▶ Stated goal
Transcribe word for word only the span whose first line is the one with "place * switch)" and whose last line is the one with "bpy.context.scene.collection.objects.link(empty)"; both of those lines belong to it.

▶ Data
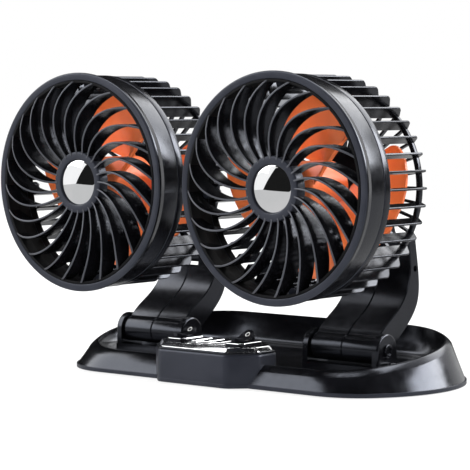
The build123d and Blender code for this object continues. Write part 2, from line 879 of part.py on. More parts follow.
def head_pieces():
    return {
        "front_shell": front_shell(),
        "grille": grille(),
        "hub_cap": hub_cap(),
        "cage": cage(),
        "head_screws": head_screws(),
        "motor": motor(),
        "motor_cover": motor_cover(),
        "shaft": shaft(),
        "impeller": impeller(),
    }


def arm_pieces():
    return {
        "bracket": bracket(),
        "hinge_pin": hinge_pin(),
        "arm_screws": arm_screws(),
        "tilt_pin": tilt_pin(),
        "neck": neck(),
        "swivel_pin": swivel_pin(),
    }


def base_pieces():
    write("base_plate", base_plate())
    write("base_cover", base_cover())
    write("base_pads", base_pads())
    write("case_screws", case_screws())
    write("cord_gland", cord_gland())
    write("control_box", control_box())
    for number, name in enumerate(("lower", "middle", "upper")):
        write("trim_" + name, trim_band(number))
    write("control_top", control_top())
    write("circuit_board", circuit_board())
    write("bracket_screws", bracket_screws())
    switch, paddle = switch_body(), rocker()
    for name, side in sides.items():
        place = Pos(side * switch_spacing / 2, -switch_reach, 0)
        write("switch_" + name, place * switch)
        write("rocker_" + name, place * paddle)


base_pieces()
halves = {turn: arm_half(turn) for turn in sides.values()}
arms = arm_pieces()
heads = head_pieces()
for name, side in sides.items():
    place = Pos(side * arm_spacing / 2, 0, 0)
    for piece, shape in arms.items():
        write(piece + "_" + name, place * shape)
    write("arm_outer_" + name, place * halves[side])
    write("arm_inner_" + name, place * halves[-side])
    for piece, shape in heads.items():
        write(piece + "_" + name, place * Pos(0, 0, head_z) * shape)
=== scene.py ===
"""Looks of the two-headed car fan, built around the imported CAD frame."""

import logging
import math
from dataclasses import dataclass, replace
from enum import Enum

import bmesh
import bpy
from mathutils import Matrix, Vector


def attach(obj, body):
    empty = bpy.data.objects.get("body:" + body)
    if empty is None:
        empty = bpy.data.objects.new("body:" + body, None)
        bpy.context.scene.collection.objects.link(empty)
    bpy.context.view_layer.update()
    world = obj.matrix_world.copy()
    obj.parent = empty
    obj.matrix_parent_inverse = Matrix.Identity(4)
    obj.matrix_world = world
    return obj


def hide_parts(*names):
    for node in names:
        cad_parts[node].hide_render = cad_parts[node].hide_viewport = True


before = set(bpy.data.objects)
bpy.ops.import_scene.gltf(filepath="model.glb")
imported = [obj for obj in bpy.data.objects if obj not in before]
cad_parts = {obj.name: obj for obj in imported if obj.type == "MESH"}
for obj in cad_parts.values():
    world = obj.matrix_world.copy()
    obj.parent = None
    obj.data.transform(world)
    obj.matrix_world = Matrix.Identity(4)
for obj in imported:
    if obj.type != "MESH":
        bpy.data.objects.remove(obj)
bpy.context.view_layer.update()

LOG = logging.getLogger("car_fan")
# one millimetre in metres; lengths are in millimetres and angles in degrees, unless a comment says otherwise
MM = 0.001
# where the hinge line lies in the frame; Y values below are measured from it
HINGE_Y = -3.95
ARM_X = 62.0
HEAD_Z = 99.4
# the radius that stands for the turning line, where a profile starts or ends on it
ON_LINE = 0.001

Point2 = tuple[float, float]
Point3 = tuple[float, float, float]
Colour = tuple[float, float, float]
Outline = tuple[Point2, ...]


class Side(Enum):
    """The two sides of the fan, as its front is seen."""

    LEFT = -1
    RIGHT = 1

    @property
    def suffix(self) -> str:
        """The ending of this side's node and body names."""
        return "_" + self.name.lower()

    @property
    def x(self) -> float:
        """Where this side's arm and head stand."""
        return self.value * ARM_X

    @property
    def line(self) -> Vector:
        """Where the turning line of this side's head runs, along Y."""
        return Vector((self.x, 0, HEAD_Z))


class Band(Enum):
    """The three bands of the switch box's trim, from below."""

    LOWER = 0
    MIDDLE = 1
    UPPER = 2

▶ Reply
        write("switch_" + name, place * switch)
        write("rocker_" + name, place * paddle)


base_pieces()
halves = {turn: arm_half(turn) for turn in sides.values()}
arms = arm_pieces()
heads = head_pieces()
for name, side in sides.items():
    place = Pos(side * arm_spacing / 2, 0, 0)
    for piece, shape in arms.items():
        write(piece + "_" + name, place * shape)
    write("arm_outer_" + name, place * halves[side])
    write("arm_inner_" + name, place * halves[-side])
    for piece, shape in heads.items():
        write(piece + "_" + name, place * Pos(0, 0, head_z) * shape)
=== scene.py ===
"""Looks of the two-headed car fan, built around the imported CAD frame."""

import logging
import math
from dataclasses import dataclass, replace
from enum import Enum

import bmesh
import bpy
from mathutils import Matrix, Vector


def attach(obj, body):
    empty = bpy.data.objects.get("body:" + body)
    if empty is None:
        empty = bpy.data.objects.new("body:" + body, None)
        bpy.context.scene.collection.objects.link(empty)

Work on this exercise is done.